During the interview, the young actors' parents were an unobtrusive presence. As they listened to their alternately thoughtful and effervescent offspring, there wasn't a hint of the stage parent stereotype.

Afterward, they took turns talking about what has been both a nerve-racking and a thrilling family experience.

Lucrece Guy, Jazmn's mom, said that she and her husband decided that she would quit her job and temporarily relocate in Long Beach with Jazmn and Jazmn's sister, while her husband and son remained in Florida. The family's bicoastal arrangement is "kind of stressful," but worth it, she said. "I wanted to support her, so I'm doing it 100%; this is my full-time job."

Helena Diamond said that she took some convincing to involve Adrian in show biz.

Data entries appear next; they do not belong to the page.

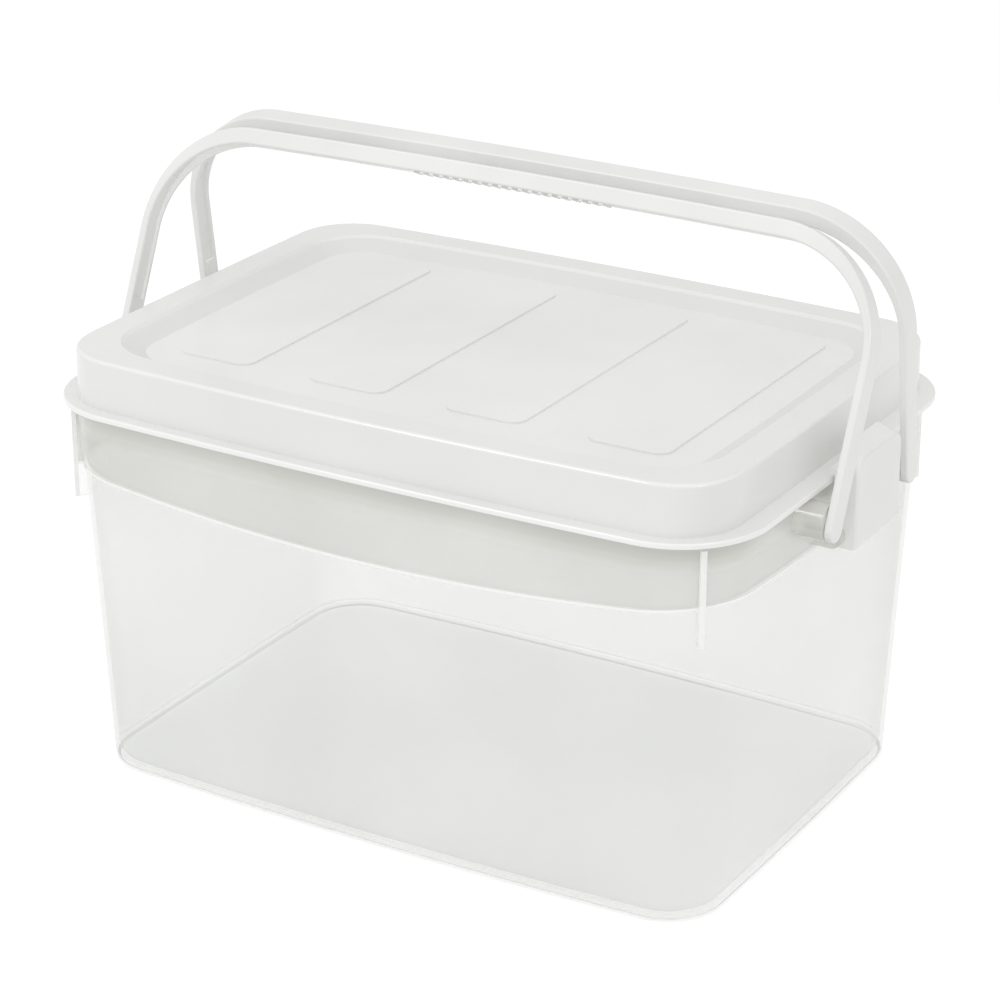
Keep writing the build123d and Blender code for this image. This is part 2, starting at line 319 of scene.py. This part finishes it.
def make_floor():
    """A plain floor that glows white to the camera and keeps the object's shadow."""
    bpy.ops.mesh.primitive_plane_add(size=FLOOR_SIZE, location=(0, 0, -FLOOR_DROP))
    floor = bpy.context.object
    floor.name = "floor"
    material = bpy.data.materials.new("floor_white")
    material.use_nodes = True
    tree = material.node_tree
    tree.nodes.clear()
    diffuse = tree.nodes.new("ShaderNodeBsdfDiffuse")
    diffuse.inputs["Color"].default_value = FLOOR_COLOUR
    path = tree.nodes.new("ShaderNodeLightPath")
    seen = math_node(tree, "ADD", path.outputs["Is Camera Ray"], path.outputs["Is Glossy Ray"])
    seen = math_node(tree, "ADD", seen, path.outputs["Is Transmission Ray"])
    glow = tree.nodes.new("ShaderNodeEmission")
    tree.links.new(math_node(tree, "MULTIPLY", seen, FLOOR_GLOW), glow.inputs["Strength"])
    total = tree.nodes.new("ShaderNodeAddShader")
    tree.links.new(diffuse.outputs[0], total.inputs[0])
    tree.links.new(glow.outputs[0], total.inputs[1])
    output = tree.nodes.new("ShaderNodeOutputMaterial")
    tree.links.new(total.outputs[0], output.inputs["Surface"])
    floor.data.materials.append(material)


def make_light():
    """A soft world that the camera sees as white, and two shadowless lamps."""
    world = bpy.data.worlds.new("studio")
    bpy.context.scene.world = world
    world.use_nodes = True
    tree = world.node_tree
    background = tree.nodes["Background"]
    background.inputs["Color"].default_value = (1, 1, 1, 1)
    seen = tree.nodes.new("ShaderNodeLightPath").outputs["Is Camera Ray"]
    strength = math_node(tree, "MULTIPLY_ADD", seen, 1.0 - WORLD_STRENGTH, WORLD_STRENGTH)
    tree.links.new(strength, background.inputs["Strength"])
    for name, spot, size, power in LAMPS:
        data = bpy.data.lights.new(name, "AREA")
        data.size = size
        data.energy = power
        data.use_shadow = False
        lamp = bpy.data.objects.new(name, data)
        bpy.context.scene.collection.objects.link(lamp)
        lamp.location = spot
        lamp.rotation_euler = (LAMP_TARGET - Vector(spot)).to_track_quat("-Z", "Y").to_euler()


def make_camera():
    """A camera at the photograph's view."""
    azimuth = math.radians(VIEW_AZIMUTH)
    elevation = math.radians(VIEW_ELEVATION)
    back = Vector((
        math.sin(azimuth) * math.cos(elevation),
        -math.cos(azimuth) * math.cos(elevation),
        math.sin(elevation),
    ))
    data = bpy.data.cameras.new("camera")
    data.sensor_width = SENSOR_MM
    data.lens = FOCAL_PIXELS / FRAME_PIXELS * SENSOR_MM
    camera = bpy.data.objects.new("camera", data)
    bpy.context.scene.collection.objects.link(camera)
    camera.location = VIEW_TARGET + back * VIEW_DISTANCE
    camera.rotation_euler = (-back).to_track_quat("-Z", "Y").to_euler()
    bpy.context.scene.camera = camera


bpy.context.scene.view_settings.view_transform = "Standard"
make_camera()
make_floor()
make_light()

give(clear_plastic(), "tub")
give(milky_plastic(), "lid")
give(white_plastic(), "front_handle", "rear_handle", "left_clip", "right_clip")
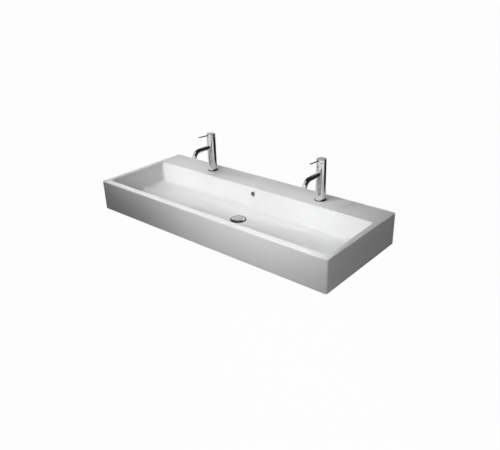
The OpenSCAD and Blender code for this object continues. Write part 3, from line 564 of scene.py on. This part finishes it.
def makeBasin(b):
    seeds = basinSeeds(b)
    count = len(seeds)
    rings = basinRings(b, seeds)
    bm = bmesh.new()
    tag = bm.verts.layers.int.new("seed")
    verts = [bm.verts.new(rings[0](i)) for i in range(count)]
    for i, v in enumerate(verts):
        v[tag] = i
    firstEdges = [bm.edges.new((verts[i], verts[(i + 1) % count])) for i in range(count)]
    edges = firstEdges
    for place in rings[1:]:
        verts, edges = extrudeLoop(bm, edges)
        for v in verts:
            v.co = place(v[tag])
    bmesh.ops.bridge_loops(bm, edges=edges + firstEdges)
    bmesh.ops.recalc_face_normals(bm, faces=bm.faces)

    # the overflow's duct, which stays inside the walls' thickness where it meets the bowl
    end, roof = b["flatRadius"] - places["wasteBack"], b["drainZ"] - b["ductCover"]
    side = [(end - b["ductSink"], b["bossFoot"]), (end - b["ductSink"], roof), (end, roof), *b["ductRoof"],
            (-b["ductBack"], b["bossFoot"])]
    duct = bmesh.new()
    face = duct.faces.new([duct.verts.new((-b["ductHalf"], y, z)) for y, z in side])
    sweep = bmesh.ops.extrude_face_region(duct, geom=[face])["geom"]
    bmesh.ops.translate(duct, verts=[g for g in sweep if isinstance(g, bmesh.types.BMVert)],
                        vec=(2 * b["ductHalf"], 0, 0))
    bmesh.ops.recalc_face_normals(duct, faces=duct.faces)
    ductUp = block((-b["ductHalf"], -b["ductFront"], b["ductFoot"]),
                   (b["ductHalf"], -b["ductBack"], b["ductTop"]))
    steps = [("UNION", duct), ("UNION", ductUp)]
    for x in (-b["fixX"], b["fixX"]):
        pad = rotated(cylinder(b["padRadius"], b["padDepth"] + b["padSink"], 64), -90, "X")
        steps.append(("UNION", moved(pad, x, -b["skirtWall"] - b["padDepth"], 0)))
    half, back, foot = b["boreHalf"], -b["boreBack"], b["boreFoot"]
    steps.append(("DIFFERENCE", block((-half, -b["boreFront"], foot), (half, back, b["boreTop"]))))
    steps.append(("DIFFERENCE", block((-half, -places["wasteBack"], foot), (half, back, b["boreRoof"]))))
    # the overflow's mouth is a turned cutter with a flared, rounded front
    r, flare = b["overflowRadius"], b["overflowFlare"]
    mouth = [(0, -b["overflowDeep"]), (r, -b["overflowDeep"]), (r, -flare)]
    mouth += arc(r + flare, -flare, flare, (157.5, 135, 112.5, 90))
    mouth += [(r + flare, b["overflowOut"]), (0, b["overflowOut"])]
    wallHigh = places["rimTop"] - b["footZ"]
    lean = math.degrees(math.atan2(b["draft"], wallHigh - b["footRadius"]))
    wallY = -b["bowlBack"] - b["draft"] * (places["rimTop"] - b["overflowZ"]) / wallHigh
    steps.append(("DIFFERENCE", moved(rotated(turned(mouth, 64), 90 - lean, "X"), 0, wallY, b["overflowZ"])))
    for x in tapSides.values():
        hole = cylinder(b["tapHole"], b["tapHoleLong"], 64)
        steps.append(("DIFFERENCE", moved(hole, x, -places["tapBack"], b["tapHoleFoot"])))
    for x in (-b["fixX"], b["fixX"]):
        hole = rotated(cylinder(b["fixHole"], b["fixLong"], 48), 90, "X")
        steps.append(("DIFFERENCE", moved(hole, x, b["fixOut"], 0)))
    return shaped(bm, *steps)


finishPiece(makeBasin(basinSize), "basinCasting", glaze, "root", "ceramic_glaze", "basin", sharp=38)
print("basin made")


# Waste, with its heights counted from the flange's underside

wasteSize = {
    "flangeRadius": 34.5, "flangeHigh": 4.5, "lipWidth": 4.5, "plate": 1.8, "plateEdge": 0.6, "lipFoot": 0.5,
    "tailRadius": 20.95, "tailBore": 18.55, "tailLength": 80,
    "threadPitch": 2.309, "threadDepth": 1.0, "threadFoot": 0.5, "threadEnd": 0.3,
    "reliefZ": -40, "reliefWide": 2, "reliefDeep": 0.8,
    "windows": 4, "windowZ": -14, "windowHigh": 9, "windowWide": 14,
    "hubTop": -24, "hubHigh": 8, "hubRadius": 8.7, "hubBore": 5.6,
    "armHalf": 1.75, "armSink": 1.5, "armAngles": (90, 210, 330),
    "plugRadius": 28.75, "plugUnder": 2.6, "plugEdge": 1.8, "plugCrown": 1.2, "plugBoss": 6,
    "plugChamfer": 0.4, "plugRound": [(0, -0.7), (-0.25, -0.15), (-0.7, 0.06)],
    "plugFace": 24.3, "faceDrop": 0.25, "faceSteps": 10,
    "nutAcross": 62, "nutHigh": 12, "nutBore": 21.05, "nutRim": 2, "nutTop": -24.5,
}


def onWaste(bm, z=0):
    return moved(bm, 0, -places["wasteBack"], places["flangeUnder"] + z)


def thread(radius, depth, pitch, low, high, steps):  # one ridge turned round the axis as it climbs
    bm = bmesh.new()
    turns = max(1, int((high - low) / pitch) - 1)
    half = pitch / 2
    foot, crest = half * 0.98, half * 0.12
    root = radius - depth - 0.15  # sunk a little into the rod
    profile = [(root, -foot), (radius, -crest), (radius, crest), (root, foot)]
    verts = [bm.verts.new((r, 0, low + half + z)) for r, z in profile]
    edges = [bm.edges.new(pair) for pair in zip(verts, verts[1:] + verts[:1])]
    bm.faces.new(verts)
    last = bmesh.ops.spin(bm, geom=verts + edges, cent=(0, 0, 0), axis=(0, 0, 1), angle=math.tau * turns,
                          dvec=(0, 0, pitch / steps), steps=turns * steps, use_merge=False,
                          use_duplicate=False)
    ends = [g for g in last["geom_last"] if isinstance(g, bmesh.types.BMVert)]
    bmesh.ops.contextual_create(bm, geom=ends)
    bmesh.ops.recalc_face_normals(bm, faces=bm.faces)
    return bm


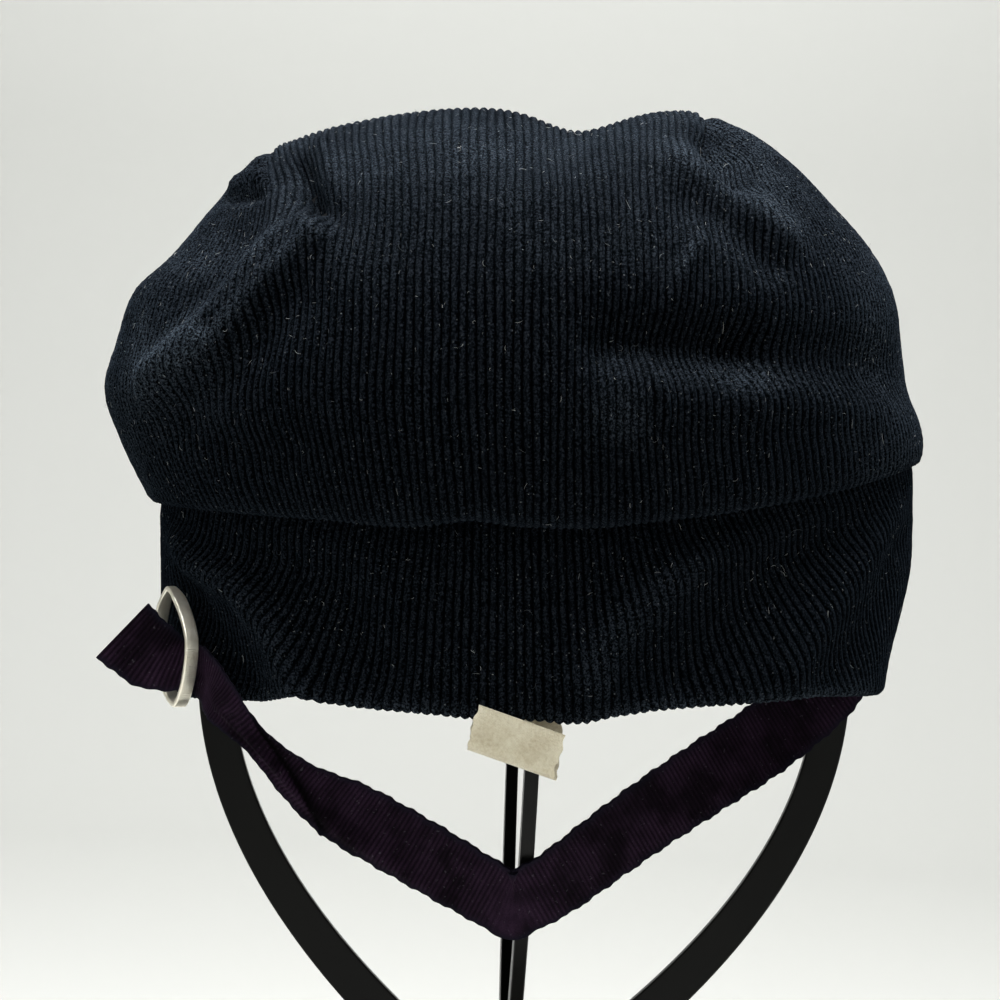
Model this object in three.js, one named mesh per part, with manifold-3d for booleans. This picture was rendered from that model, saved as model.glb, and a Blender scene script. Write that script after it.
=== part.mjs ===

Persuaded by friends and teachers--and her eager son--she found a manager for him through an ad in L.A. Parent magazine.

"We were totally blind, had no clue," she said with a laugh. When the manager asked if Adrian could sing, she responded, " 'Yeah, I guess.' I didn't know." (Her husband Harold said later that Adrian's participation depends on him keeping his grades up. The children attend school at the theater with a tutor.)

"The Lion King" was Adrian's sixth-ever audition.

Lisa's road to the Pantages began when her father, Stan Tucker, decided she should have professional training after he saw her in the backyard one day, "standing on the diving board and singing to the sky." Voice lessons led to roles at the Orange County Children's Theatre, where she learned of "The Lion King" auditions.

For KaRonn to audition was "a natural," said Jamie Henderson, because he and his wife had first realized their son's gifts when KaRonn memorized, on his own, everyone's part in an elementary school production.

Since the "cubs" must be fairly diminutive physically, the young actors, presently so small and lithe, are aware that their days in the show are numbered--six months or so is average, said Brandon; for the same child to play the role for as much as a year is rare.

     All Good Things Come to an End

So, there was a bit of wistfulness in the air when these 11-year-olds talked about having fun while it lasts, and about the friends they've made, and how "down-to-earth" and just plain nice the whole company is. As his three new friends nodded agreement, KaRonn put it this way, looking down at the table, his voice becoming softer and more hesitant as he spoke:

"This is a Broadway show that a kid can rarely do for a long time, 'cause he's going to grow--or she's going to grow--so I'm just taking it as the opportunity I have, and I'm going to keep on having fun. But when this is over . . . everyone that's in the cast, I'm going to miss . . . very much."

     BE THERE

"The Lion King," Pantages Theatre, 6233 Hollywood Blvd., Tuesdays-Saturdays, 8 p.m.; Saturdays, 2 p.m.; Sundays, 1 and 6:30 p.m., with occasional Wednesday matinees. First Wednesday of each month, 2 p.m. Ends Oct. 1, 2001.